Master of Science by Coursework in Cognitive and Evolutionary Anthropology

  • 1. Candidates must follow a course of instruction in Cognitive and Evolutionary Anthropology, including training in research, for at least three terms, and will, when entering for the examination, be required to produce a certificate from their supervisor to this effect.

  • 2. Candidates will be required to present themselves for written and (if requested by the examiners) oral examinations and to submit three copies of a dissertation in a prescribed form on an approved topic as defined in (6) and (7) below.

  • 3. The written examination will consist of four papers, one in each of the subjects listed in the Schedule.

  • 4. For Paper 1, candidates will be required to complete a take-home examination paper (provided by the course convener not later than the Friday of eighth week of Michaelmas Term), which must be submitted by the Thursday of week 0 of Hilary Term anonymously via WebLearn, accompanied by confirmation that it is the candidate's own work.

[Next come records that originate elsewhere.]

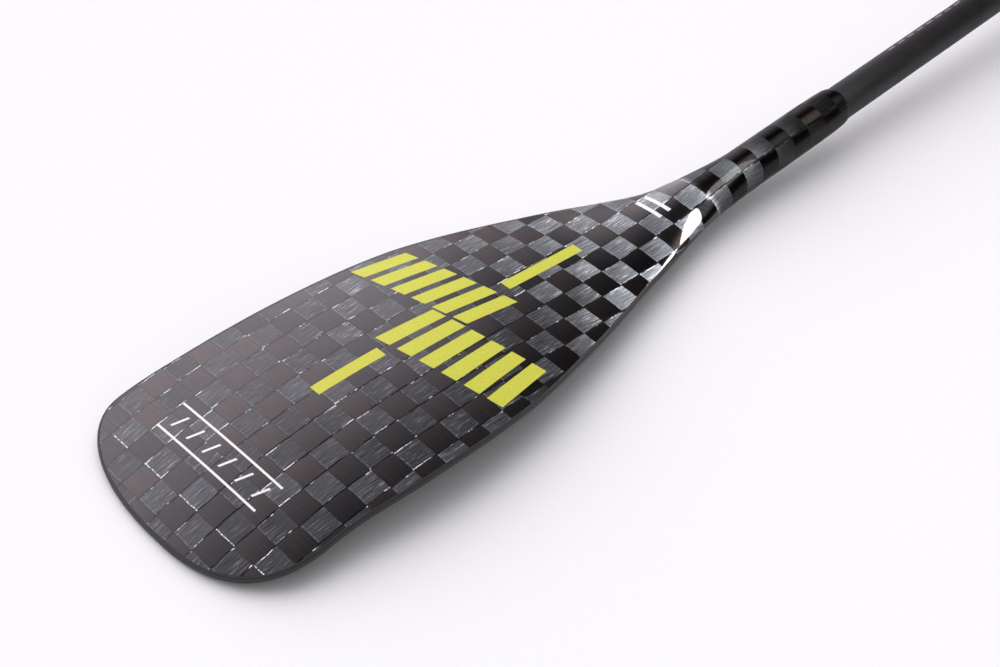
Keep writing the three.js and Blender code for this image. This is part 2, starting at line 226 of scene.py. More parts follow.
# Length along the spoon's curve at each u, for laying the cloth on it.
ARC_U = np.linspace(-10, SKIN_END, 1141)
ARC = np.concatenate([[0], np.cumsum(np.hypot(np.diff(ARC_U), np.diff([spoon(u) for u in ARC_U])))])


def cloth_along(u):
    """How far u is along the cloth from its seam, in squares."""
    return float(np.interp(u, ARC_U, ARC) - np.interp(SEAM_U, ARC_U, ARC)) / TWILL


def u_at(along):
    """The u that is that many millimetres along the cloth from its seam."""
    return float(np.interp(along + np.interp(SEAM_U, ARC_U, ARC), ARC, ARC_U))


# ---- Meshes ----


def new_piece(name, body, slot, points, faces, corner_uvs=None, smooth_angle=40):
    """A mesh object from points in the frame that rides on a body."""
    mesh = bpy.data.meshes.new(name)
    mesh.from_pydata([tuple(p) for p in points], [], faces)
    if corner_uvs is not None:
        layer = mesh.uv_layers.new(name="weave")
        flat = [value for face in corner_uvs for uv in face for value in uv]
        layer.data.foreach_set("uv", flat)
    mesh.validate()
    mesh.shade_smooth()
    mesh.set_sharp_from_angle(angle=math.radians(smooth_angle))
    piece = bpy.data.objects.new(name, mesh)
    bpy.context.scene.collection.objects.link(piece)
    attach(piece, body)
    return piece


def paint(piece, material):
    piece.data.materials.clear()
    piece.data.materials.append(material)


def half_piece(side, name, body, slot, points, faces, corner_uvs=None, smooth_angle=40):
    """A piece given in one half's own axes. The left half is a mirror image."""
    placed = [place(side, p) for p in points]
    if side == "left":
        faces = [face[::-1] for face in faces]
        corner_uvs = corner_uvs and [uvs[::-1] for uvs in corner_uvs]
    return new_piece(name, body, slot, placed, faces, corner_uvs, smooth_angle)


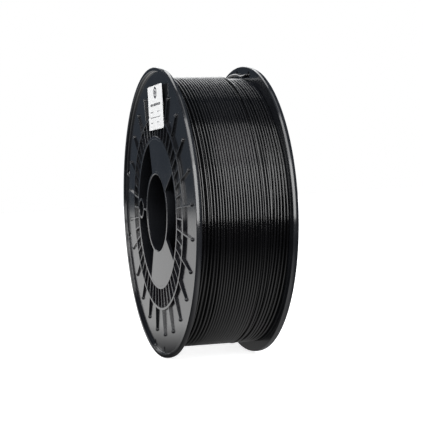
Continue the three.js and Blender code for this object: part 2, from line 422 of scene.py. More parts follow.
def fine_ribs():
    """The short ribs between the drum and the outer ring."""
    back = at_depth(PLATE_DEPTH) + EMBED
    ribs = []
    for i in range(FINE_RIB_COUNT):
        angle = FINE_RIB_START + i * 360 / FINE_RIB_COUNT
        inner, outer = DRUM_RADIUS - EMBED, OUTER_RING_RADII[0] + EMBED
        ribs.append(rib(angle, inner, outer, FINE_RIB_THICKNESS, RAISED_DEPTH + UNDER_TOP, back))
    return joined("fine_ribs", ribs)


def long_rib_angles():
    return [LONG_RIB_START + i * 360 / LONG_RIB_COUNT for i in range(LONG_RIB_COUNT)]


def long_ribs():
    """The ribs outside the outer ring, which fall away towards the rim."""
    back = at_depth(PLATE_DEPTH) + EMBED
    inner, outer = OUTER_RING_RADII[1] - EMBED, LONG_RIB_END_RADIUS
    depth = RAISED_DEPTH + UNDER_TOP
    ribs = []
    for angle in long_rib_angles():
        ribs.append(rib(angle, inner, outer, LONG_RIB_THICKNESS, depth, back, LONG_RIB_FALL))
    return joined("long_ribs", ribs)


def rib_bosses():
    """The small domed bosses at the ends of the long ribs."""
    back = at_depth(PLATE_DEPTH) + EMBED
    depth = RAISED_DEPTH + LONG_RIB_FALL - RIB_BOSS_RISE
    bosses = []
    for angle in long_rib_angles():
        place = (angle, LONG_RIB_END_RADIUS, RIB_BOSS_RADIUS)
        bosses.append(round_post(*place, depth, back, BOSS_DOME, BOSS_STEPS))
    return joined("rib_bosses", bosses)


def drive_tube():
    """The solid post that becomes the drive tube once its hole is cut."""
    depth = RAISED_DEPTH + 2 * UNDER_TOP
    back = at_depth(RAISED_DEPTH) + 2 * UNDER_TOP + DRIVE_TUBE_LENGTH
    place = (DRIVE_ANGLE, DRIVE_CENTRE_RADIUS, DRIVE_TUBE_RADIUS)
    return round_post(*place, depth, back, EDGE_ROUND, DRIVE_STEPS)


def drive_rib():
    """The rib from the hub tube to the drive tube."""
    back = at_depth(RAISED_DEPTH) + DRIVE_TUBE_LENGTH - EMBED
    inner, outer = HUB_RADIUS - EMBED, DRIVE_CENTRE_RADIUS - DRIVE_TUBE_RADIUS + EMBED
    return rib(DRIVE_ANGLE, inner, outer, DRIVE_RIB_THICKNESS, RAISED_DEPTH + 3 * UNDER_TOP, back)


def joint_lip():
    """The half-round lip inside the drum that laps into the other moulding."""
    outer = DRUM_BORE_RADIUS - MIDDLE_GAP
    inner = outer - LIP_THICKNESS
    root_end = -2 * MIDDLE_GAP
    root_levels = [(0, -LIP_ROOT), (0, root_end)]
    lip_levels = [(0, root_end - EMBED), (0, LIP_REACH)]
    root = sector("lip_root", inner, DRUM_BORE_RADIUS + EMBED, *LIP_ANGLES, root_levels)
    combine(root, sector("lip", inner, outer, *LIP_ANGLES, lip_levels), "UNION")
    return root


def flared(outline, y_front, y_back):
    """A cutter along Y that follows outline(inset) and widens at both faces."""
    levels = [
        (-HOLE_FLARE - CUT_PAST, y_front - CUT_PAST),
        (0, y_front + HOLE_FLARE),
        (0, y_back - HOLE_FLARE),
        (-HOLE_FLARE - CUT_PAST, y_back + CUT_PAST),
    ]
    return lofted("cutter", [[(x, y, z) for x, z in outline(inset)] for inset, y in levels])


def round_outline(angle, centre_radius, radius, steps):
    """A round hole's outline, as a function of how far it is drawn in."""
    x, _, z = on_flange(angle, centre_radius, 0, 0)

    def outline(inset):
        turns = (2 * math.pi * k / steps for k in range(steps))
        return [(x + (radius - inset) * math.cos(a), z + (radius - inset) * math.sin(a)) for a in turns]

    return outline


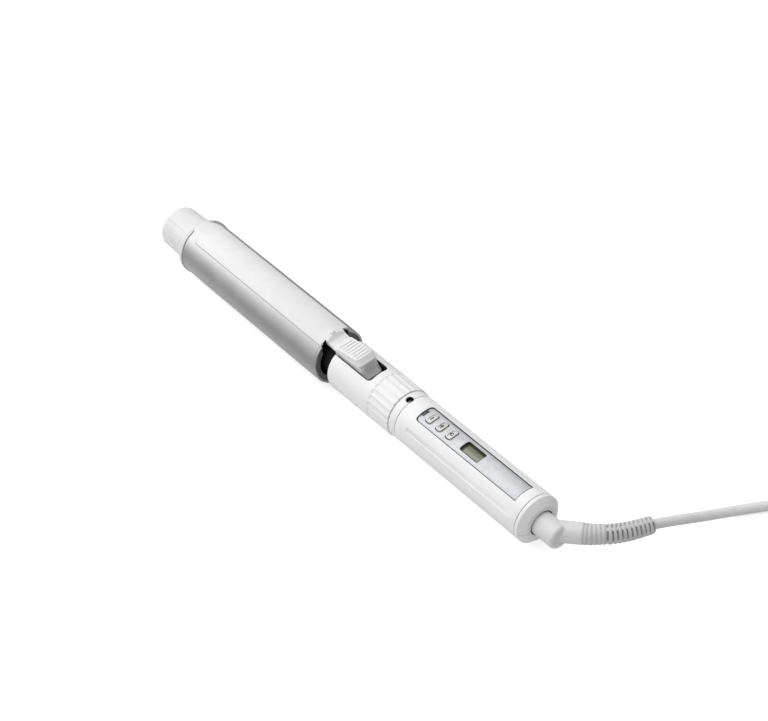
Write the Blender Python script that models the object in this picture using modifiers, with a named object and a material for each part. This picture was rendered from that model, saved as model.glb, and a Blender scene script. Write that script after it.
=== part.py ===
"""Curling iron with a hand-turned barrel head on a corded handle, built as separate jointed pieces.

Metres, +Z up. The tool lies along X with its cool tip towards -X and its cord leaving towards +X.
Tool coordinates are (station, y, z): station runs along the tool from the tip's end, and y and z are
measured from the tool's axis. The world's origin is on the floor under the middle of the tool.
"""

import math

import bmesh
import bpy
from mathutils import Vector

CLEAR = 0.0003  # between pieces that touch, slide or turn on each other
WELD = 0.000001
OVERCUT = 0.002  # how far a cutter runs past what it cuts
ROUND_STEPS = 48
ROUTE_STEPS = 40  # between two points of a route, before it is divided evenly
SMALL_CORNER = 0.0003

# Cool tip
TIP_LENGTH = 0.0243
TIP_END_RADIUS = 0.0124
TIP_BASE_RADIUS = 0.0131
TIP_EDGE = 0.0018
TIP_WALL = 0.0018
FLANGE_STEP = 0.0005  # how far the flange stands out from the barrel
FLANGE_THICKNESS = 0.0023
SPIGOT_LENGTH = 0.008

# Barrel and heater
BARREL_RADIUS = 0.015875
BARREL_WALL = 0.0016
BARREL_LENGTH = 0.1222
BLOCK_GAP = 0.0013  # between the heater blocks and the barrel's bore
BLOCK_LENGTH = 0.07
BLOCK_SETBACK = 0.0151  # from the barrel's front edge
HEATER_WIDTH = 0.02
HEATER_THICKNESS = 0.003
THERMISTOR_RADIUS = 0.0015
FUSE_RADIUS = 0.002
SENSOR_LENGTH = 0.0134
SENSOR_SIDE = 0.006

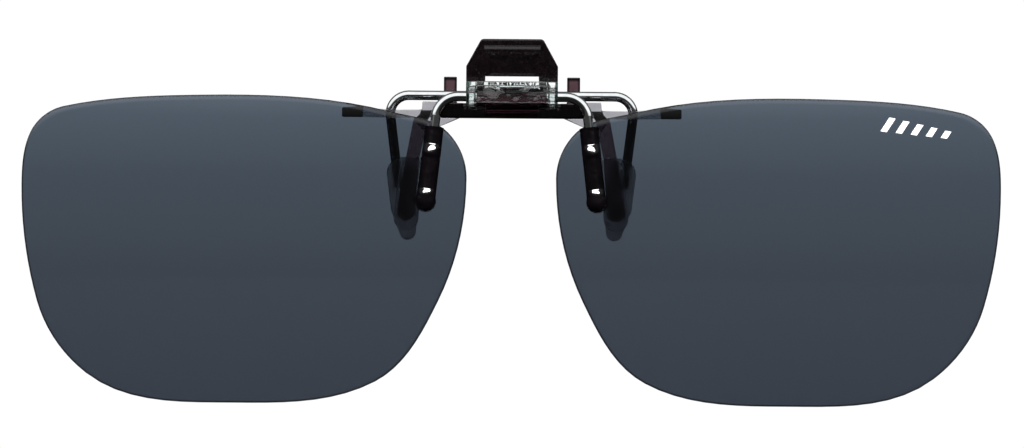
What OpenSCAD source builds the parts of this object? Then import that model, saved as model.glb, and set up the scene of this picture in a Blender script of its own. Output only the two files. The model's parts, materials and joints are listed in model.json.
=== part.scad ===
// Flip-up sunglasses that clip onto a pair of spectacles.
// Two sprung jaws grip the spectacle lenses beside the nose; a chrome wire axle in the
// clear housing carries the two tinted lenses, which tip up in front of the forehead.
// +X is towards the wearer's left, +Y towards the face, +Z up.
// The origin is in the middle of the grip, between the two jaws.

/* [Lenses] */
// Width of one lens
lens_width = 60.1; // [57:0.1:63]
// Height of one lens
lens_height = 41.4; // [38:0.1:45]
// Gap between the lenses over the nose
lens_gap = 12.0; // [11.8:0.1:13]
// Lens thickness
lens_thick = 1.1; // [0.9:0.1:1.4]
// Radius of the back surface of a lens
lens_radius = 150; // [140:5:170]

/* [Wires and tubes] */
// Diameter of both chrome wires
wire_d = 1.3; // [1.1:0.1:1.4]
// Outer diameter of the front tubes
tube_d = 2.5; // [2.2:0.1:2.6]
// Outer diameter of the rounded tube tips
tip_d = 2.7; // [2.6:0.1:2.8]
// Distance between the legs of the front wire at the bends
front_leg_spread = 20.4; // [20:0.1:21]
// Distance between the legs of the rear wire at the bends
rear_leg_spread = 32.8; // [32:0.1:33.6]

/* [Housing and hinge] */
// Width over the housing walls
housing_width = 12.3; // [12.1:0.1:12.4]
// Thickness of a housing wall
wall = 1.15; // [1.0:0.05:1.2]
// Diameter of the hinge pin
pin_d = 1.0; // [0.8:0.1:1.0]
// Radial clearance of everything that turns
running = 0.05; // [0.03:0.01:0.08]
// Diameter of the spring wire
spring_d = 0.4; // [0.3:0.05:0.4]
// Turns of the jaw spring
spring_turns = 12; // [10:1:13]

/* [Finger tabs] */
// Height of the finger tabs above the housing
tab_height = 5.7; // [5.2:0.1:6.2]
// Thickness of a finger tab
tab_thick = 1.3; // [1.1:0.1:1.4]
// Lean of each tab away from the other
tab_lean = 10; // [6:1:12]

/* [Jaws] */
// Thickness of a soft sleeve or pad
grip_thick = 2.2; // [2.0:0.1:2.3]
// Thickness of the stiff front arms
arm_thick = 1.2; // [1.0:0.1:1.3]
// Free gap between the closed jaws
jaw_gap = 0.4; // [0.4:0.1:0.6]
// Width of a rear pad
pad_width = 3.8; // [3.4:0.1:4.2]

/* [Hidden] */
$fn = 48;
round_fn = 24;
lens_fn = 256;

// The axle that the lenses tip on, and the pin that the rear jaw turns on (y, z)
axle = [-5.9, 13.25];
pivot = [-2.2, 14.2];

wire_r = wire_d / 2;
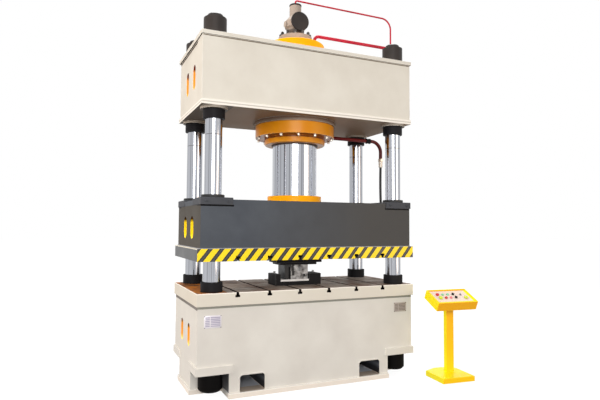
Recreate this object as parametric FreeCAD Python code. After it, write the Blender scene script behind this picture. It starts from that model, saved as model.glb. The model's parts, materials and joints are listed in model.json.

  • 5. For each of Papers 2, 3 and 4, candidates will be required to sit an examination.

  • 6. Candidates will be required to submit a dissertation of no more than 15,000 words in length, on a topic agreed with their supervisors. The proposed title of the dissertation, together with a paragraph describing its scope and the supervisor’s written endorsement, must be submitted to the Chair of Examiners by Tuesday of the fifth week of Trinity Term. The dissertation must be submitted via WebLearn not later than noon on the last Wednesday in August in the year in which the examination is taken. The dissertation must be anonymous, accompanied by confirmation that it is the candidate’s own work, and submitted in Word format. The dissertation shall be provided with an abstract of up to 250 words, to be placed immediately after the title page. The word count shall be stated on the title page of the thesis.

  • 7. The four papers will be taken to constitute Part I of the degree and the dissertation to constitute Part II. At the close of the written examinations, the examiners will issue a list of those who have satisfied them in Part I.

  • 8. The oral examination, if held, may be on any or all of the candidate’s assessed essays, and/or the dissertation.

  • 9. The examiners may award a distinction for excellence in the whole examination.

  • 10. In order to pass the degree, a student must pass all its assessed components. Where one or more components are failed, the student will be given the opportunity to re-sit or re-submit them once, as the case may be. Any subsequent award of the degree on successful completion of all the assessed components may be delayed by up to three terms, i.e. until the Examination Board next meets.

Schedule

  • Paper 1. Quantitative Methods in the Human Sciences

    • (a) Hypothesis testing

    • (b) Statistical analysis

    • (c) Research design

  • Paper 2. Principles of Evolution and Behaviour

    • (a) Primate and hominin phylogeny and evolution

    • (b) Primate and hominin physiology

    • (c) Primate and human diet and substance

    • (d) Reconstructing past behaviour from primatology and archaeology

  • Paper 3. Evolution and Human Behaviour

    • (a) Hominid evolutionary history

    • (b) Human evolutionary psychology

    • (c) Kinship and inheritance

    • (d) Cultural evolutionary processes

  • Paper 4. Mind and Culture

    • (a) Cognitive and evolutionary explanations in anthropology

    • (b) Pan-human cognition: developmental and evolutionary perspectives

    • (c) Cognitive origins of culture

    • (d) Communication and transmission of culture.